Cerpen pemenang ke-3 berjudul ‘’Tiga Perempuan dalam Hitam’’. Cerpen ini berkisah tentang seorang ibu yang tidak peduli terhadap anaknya yang gila akibat ketidaksanggupannya menerima kenyataan bahwa ayahnya telah meninggal dunia. Sejak itu ia senang sekali dengan warna hitam, hingga seluruh penghuni rumah harus mengenakan pakaian berwarna hitam supaya kematian ayahnya selalu di-kenang oleh semua orang. Kalau keinginannya itu tidak dituruti, ia akan marah dan mengamuk. Namun sayangnya ibunya tetap tak mempedulikannya.

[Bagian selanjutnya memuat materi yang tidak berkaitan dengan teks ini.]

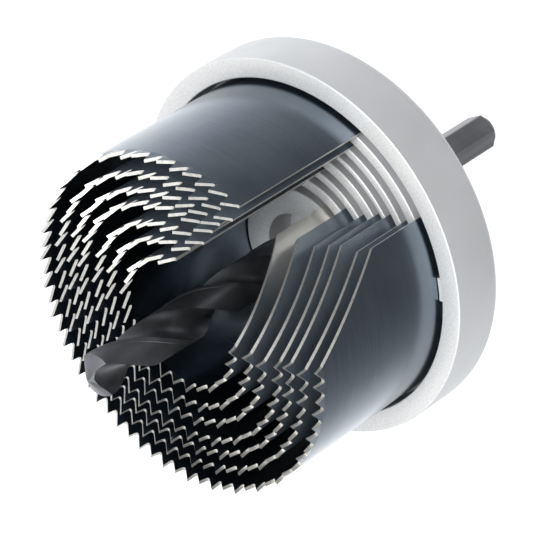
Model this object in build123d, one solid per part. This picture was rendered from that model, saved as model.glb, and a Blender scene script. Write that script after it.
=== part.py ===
# Hole saw: a cast head with seven nested ring blades, a pilot drill and a clamp screw.
# Millimetres. The axis is Z: shank end at z = 0, drill tip at the top.
from build123d import *
from math import cos, sin, radians, degrees, pi
import os

os.makedirs("parts", exist_ok=True)

# Heights along the axis
FACE = 53.0            # front face of the head
GROOVE_FLOOR = 46.5
HEAD_BACK = 41.0
HUB_END = 29.0
BORE_FLOOR = 47.0      # floor of the round recess in the boss
KINK = FACE + 12.0     # where the chip slot starts to slant
GULLET = FACE + 30.0
TOOTH_TIP = FACE + 32.0
DRILL_TIP = 106.0

# Head
HEAD_R = 36.0
HUB_R = 10.0
RECESS_R = 6.6
WEB_TOP = FACE - 0.4
CLEAR_IN = 0.8         # groove wall inside the outer face of a blade
CLEAR_OUT = 0.7        # groove wall outside it
EDGE = 0.25            # broken edge of the cast ridges

# Blades: outside diameter and the angle of the straight slot edge
BLADES = {25: -30.0, 32: -43.0, 38: -51.5, 45: -54.0, 50: -56.0, 56: -60.0, 63: -60.0}
STRIP = 0.7
SLOT_WIDTH = 32.0      # degrees at the foot of the blade
SLANT = 14.5           # unrolled run of the slanted edge
PITCH = 2.87
SET = 0.32             # the tips lean out and in by turns
RAKE_AT = 0.86         # place of the tip along one pitch
TOOTH_INSET = 0.03     # tooth foot inside the strip's two faces

# Bayonet lugs and tabs
LUG_ANGLES = (-116.0, 4.0, 124.0)
LUG_WIDTH = 4.4
LUG_UNDER = FACE - 1.5
TAB_REACH = 0.5
TAB_LOW = 47.6

# Drill, shank and screw
DRILL_R = 4.0
CORE_R = 1.05
FLUTE_START = 51.0
HELIX_PITCH = 43.0
POINT_RISE = 2.4
HEX_FLATS = 6.35
HEX_CORNER_R = 3.58
HEX_TURN = 15.0        # a flat faces this angle
BORE_FLATS = 6.45
SCREW_ANGLE = 75.0
SCREW_Z = 35.0
SCREW_R = 2.95
SCREW_HOLE_R = 3.0
SCREW_OUT = 9.5


def polar(radius, angle, z):
    return Vector(radius * cos(radians(angle)), radius * sin(radians(angle)), z)


def tube(r_in, r_out, z0, z1):
    outer = Solid.make_cylinder(r_out, z1 - z0, Plane((0, 0, z0)))
    inner = Solid.make_cylinder(r_in, z1 - z0 + 2, Plane((0, 0, z0 - 1)))
    return outer.cut(inner)


def sector_wire(angle_from, angle_to, z, reach):
    steps = 6
    points = [Vector(0, 0, z)]
    for i in range(steps + 1):
        angle = angle_from + (angle_to - angle_from) * i / steps
        points.append(polar(reach, angle, z))
    return Wire.make_polygon(points, close=True)


def sector(angle_from, angle_to, z0, z1, reach=60.0):
    low = sector_wire(angle_from, angle_to, z0, reach)
    return Solid.extrude(Face(low), Vector(0, 0, z1 - z0))


def ring_piece(r_in, r_out, angle_from, angle_to, z0, z1):
    corners = [polar(r_in, angle_from, z0), polar(r_out, angle_from, z0),
               polar(r_out, angle_from, z1), polar(r_in, angle_from, z1)]
    section = Face(Wire.make_polygon(corners, close=True))
    return Solid.revolve(section, angle_to - angle_from, Axis.Z)


def common(first, second):
    found = first.intersect(second)
    pieces = [piece for shape in found for piece in shape.solids()]
    return max(pieces, key=lambda piece: piece.volume)


def hexagon(flats, z0, z1):
    corner = flats / 2 / cos(radians(30))
    points = [polar(corner, HEX_TURN + 30 + 60 * i, z0) for i in range(6)]
    return Solid.extrude(Face(Wire.make_polygon(points, close=True)), Vector(0, 0, z1 - z0))


# Head profile, half section in the XZ plane, turned about the axis
def head_profile():
    points = [(0.0, HUB_END), (HUB_R - 0.8, HUB_END), (HUB_R, HUB_END + 0.8)]
    points += [(HUB_R, HEAD_BACK - 1.2), (HUB_R + 0.4, HEAD_BACK - 0.3), (HUB_R + 1.2, HEAD_BACK)]
    back_round = 3.0
    for i in range(7):
        turn = radians(15 * i)
        x = HEAD_R - back_round + back_round * sin(turn)
        z = HEAD_BACK + back_round - back_round * cos(turn)
        points.append((x, z))
    points += [(HEAD_R, FACE - 0.5), (HEAD_R - 0.5, FACE)]
    for diameter in sorted(BLADES, reverse=True):
        wall_out = diameter / 2 + CLEAR_OUT
        wall_in = diameter / 2 - CLEAR_IN
        points += [(wall_out + EDGE, FACE), (wall_out, FACE - EDGE), (wall_out, GROOVE_FLOOR)]
        points += [(wall_in, GROOVE_FLOOR), (wall_in, FACE - EDGE), (wall_in - EDGE, FACE)]
    points += [(RECESS_R, FACE), (RECESS_R, BORE_FLOOR), (0.0, BORE_FLOOR)]
    wire = Wire.make_polygon([Vector(x, 0, z) for x, z in points], close=True)
    return Face(wire)


def head():
    body = Solid.revolve(head_profile(), 360, Axis.Z)
    for diameter in BLADES:
        radius = diameter / 2
        half = degrees(LUG_WIDTH / 2 / radius)
        for angle in LUG_ANGLES:
            lug = ring_piece(radius + 0.1, radius + CLEAR_OUT + 0.1, angle - half, angle + half,
                             LUG_UNDER, FACE - EDGE)
            body = body.fuse(lug)
    web = ring_piece(4.3, RECESS_R + 0.1, -84.0, -24.0, BORE_FLOOR - 0.1, WEB_TOP)
    body = body.fuse(web)
    body = body.cut(hexagon(BORE_FLATS, HUB_END - 1, BORE_FLOOR + 1))
    hole = Solid.make_cylinder(SCREW_HOLE_R, 12, Plane((0, 0, SCREW_Z), z_dir=polar(1, SCREW_ANGLE, 0)))
    return body.cut(hole)


# One tooth: a wedge on the flat top of the ring, its tip leaning in or out
def tooth(radius, angle, width, lean):
    half = width / 2
    r_in = radius - STRIP + TOOTH_INSET
    r_out = radius * cos(width / 2 / radius) - TOOTH_INSET
    tip_at = -half + RAKE_AT * width
    radial = polar(1, angle, 0)
    tangent = polar(1, angle + 90, 0)

    def at(u, v, z):
        return radial * v + tangent * u + Vector(0, 0, z)

    a_in = at(-half, r_in, GULLET)
    a_out = at(-half, r_out, GULLET)
    b_in = at(half, r_in, GULLET)
    b_out = at(half, r_out, GULLET)
    t_in = at(tip_at, r_in + lean, TOOTH_TIP)
    t_out = at(tip_at, r_out + lean, TOOTH_TIP)
    sides = [
        [a_in, b_in, b_out, a_out],
        [a_in, a_out, t_out, t_in],
        [b_in, t_in, t_out, b_out],
        [a_in, t_in, b_in],
        [a_out, b_out, t_out],
    ]
    faces = [Face(Wire.make_polygon(points, close=True)) for points in sides]
    return Solid(Shell(faces))


def slot_top(edge_angle, radius):
    steps = 8
    foot = edge_angle - SLOT_WIDTH
    turn = degrees(SLANT / radius)
    wires = []
    for i in range(steps + 1):
        z = KINK + (TOOTH_TIP - KINK) * i / steps
        wires.append(sector_wire(foot - turn * i / steps, edge_angle, z, radius + 12))
    return Solid.make_loft(wires, ruled=True)


def blade(diameter):
    radius = diameter / 2
    edge_angle = BLADES[diameter]
    body = tube(radius - STRIP, radius, GROOVE_FLOOR, GULLET)
    body = body.cut(sector(edge_angle - SLOT_WIDTH, edge_angle, GROOVE_FLOOR - 1, KINK))
    body = body.cut(slot_top(edge_angle, radius))
    run = degrees(SLANT / radius) * (GULLET - KINK) / (TOOTH_TIP - KINK)
    last = 360 + edge_angle - SLOT_WIDTH - run
    arc = last - edge_angle
    count = int(radians(arc) * radius / PITCH)
    step = arc / count
    width = radians(step) * radius * 0.97
    teeth = []
    for i in range(count):
        lean = SET if i % 2 else -SET
        teeth.append(tooth(radius, edge_angle + step * (i + 0.5), width, lean))
    body = body.fuse(*teeth)
    half = degrees(LUG_WIDTH / 2 / radius)
    for angle in LUG_ANGLES:
        tab = ring_piece(radius - 0.1, radius + TAB_REACH, angle - 3 * half, angle, TAB_LOW, LUG_UNDER - 0.1)
        body = body.fuse(tab)
    return body


# Cross section of the fluted part: two lands and two round flutes
def flute_section(z):
    edges = []
    land = 84.0
    for turn in (0.0, 180.0):
        start = polar(DRILL_R, turn, z)
        middle = polar(DRILL_R, turn + land / 2, z)
        end = polar(DRILL_R, turn + land, z)
        deep = polar(CORE_R, turn + 122.0, z)
        after = polar(DRILL_R, turn + 180.0, z)
        edges.append(Edge.make_three_point_arc(start, middle, end))
        edges.append(Edge.make_three_point_arc(end, deep, after))
    return Face(Wire(edges))


def pilot_drill():
    length = DRILL_TIP - FLUTE_START
    twist = 360.0 * length / HELIX_PITCH
    fluted = Solid.extrude_linear_with_rotation(
        flute_section(FLUTE_START), Vector(0, 0, FLUTE_START), Vector(0, 0, length), twist)
    point = Solid.make_cone(DRILL_R + 0.2, 0.0, POINT_RISE + 0.12, Plane((0, 0, DRILL_TIP - POINT_RISE - 0.12)))
    below = Solid.make_cylinder(DRILL_R + 0.2, DRILL_TIP - POINT_RISE - 0.12 - FLUTE_START + 1,
                                Plane((0, 0, FLUTE_START - 1)))
    fluted = common(fluted, below.fuse(point))
    collar = Solid.make_cylinder(DRILL_R, FLUTE_START - BORE_FLOOR, Plane((0, 0, BORE_FLOOR)))
    shank = hexagon(HEX_FLATS, 0, BORE_FLOOR)
    rounder = Solid.make_cylinder(HEX_CORNER_R, BORE_FLOOR - 0.7, Plane((0, 0, 0.7)))
    end = Solid.make_cone(HEX_CORNER_R - 0.6, HEX_CORNER_R, 0.7)
    shank = common(shank, rounder.fuse(end))
    return fluted.fuse(collar).fuse(shank)


def clamp_screw():
    reach = HEX_FLATS / 2
    frame = Plane(polar(reach, SCREW_ANGLE, SCREW_Z), z_dir=polar(1, SCREW_ANGLE, 0))
    length = SCREW_OUT - reach
    chamfer = 0.5
    body = Solid.make_cylinder(SCREW_R, length - 2 * chamfer, Plane(frame.origin + frame.z_dir * chamfer,
                               z_dir=frame.z_dir))
    foot = Solid.make_cone(SCREW_R - chamfer, SCREW_R, chamfer, frame)
    top = Solid.make_cone(SCREW_R, SCREW_R - chamfer, chamfer,
                          Plane(frame.origin + frame.z_dir * (length - chamfer), z_dir=frame.z_dir))
    body = body.fuse(foot).fuse(top)
    socket_plane = Plane(frame.origin + frame.z_dir * (length - 3.0), z_dir=frame.z_dir)
    corner = 1.5 / cos(radians(30))
    points = [socket_plane.from_local_coords(Vector(corner * cos(radians(60 * i)),
              corner * sin(radians(60 * i)), 0)) for i in range(6)]
    socket = Solid.extrude(Face(Wire.make_polygon(points, close=True)), frame.z_dir * 4.0)
    return body.cut(socket)


def save(shape, name):
    solids = shape.solids() if hasattr(shape, "solids") else [shape]
    print(name, "solids", len(solids), "valid", shape.is_valid, "volume", round(shape.volume, 1))
    if len(solids) == 1:
        shape = solids[0]
    export_step(shape, "parts/" + name + ".step")


save(head(), "holder_head")
for size in BLADES:
    save(blade(size), "saw_blade_" + str(size))
save(pilot_drill(), "pilot_drill")
save(clamp_screw(), "clamp_screw")
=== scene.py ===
# Hole saw, looks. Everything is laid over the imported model, in its frame, in metres.
from math import atan2, cos, pi, radians, sin, sqrt

import bmesh
import bpy
from mathutils import Matrix, Vector


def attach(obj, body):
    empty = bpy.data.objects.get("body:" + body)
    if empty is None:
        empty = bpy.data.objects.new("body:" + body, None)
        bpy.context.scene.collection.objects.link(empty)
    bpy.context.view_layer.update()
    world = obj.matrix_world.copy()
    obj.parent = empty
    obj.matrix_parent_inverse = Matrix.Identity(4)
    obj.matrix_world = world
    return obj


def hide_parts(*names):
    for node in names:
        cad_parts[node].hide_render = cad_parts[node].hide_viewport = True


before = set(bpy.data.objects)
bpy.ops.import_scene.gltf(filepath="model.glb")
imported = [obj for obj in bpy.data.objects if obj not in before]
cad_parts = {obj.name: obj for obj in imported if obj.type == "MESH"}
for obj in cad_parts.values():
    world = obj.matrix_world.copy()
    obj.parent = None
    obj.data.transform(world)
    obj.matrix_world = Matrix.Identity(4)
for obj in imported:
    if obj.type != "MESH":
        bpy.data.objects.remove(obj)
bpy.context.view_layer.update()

MM = 0.001

# Heights along the axis, in millimetres
FACE = 53.0
GROOVE_FLOOR = 46.5
HEAD_BACK = 41.0
HUB_END = 29.0
BORE_FLOOR = 47.0
KINK = FACE + 12.0
GULLET = FACE + 30.0
TOOTH_TIP = FACE + 32.0
DRILL_TIP = 106.0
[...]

Sungguh cerpen-cerpen dalam antologi dengan sampul warna orange ini sangat memikat dengan tema-tema unik yang jarang diangkat penulis kebanyakan. Bahasanya indah dengan alur cerita yang tidak mudah ditebak dan selalu memberikan kejutan-kejutan tak terduga di ending cerita. Cerpen-cerpen antologi ini sangat istimewa karena merupakan pemenang lomba yang terpilih setelah melewati serangkaian penjurian ekstra ketat dari 6000 naskah yang masuk.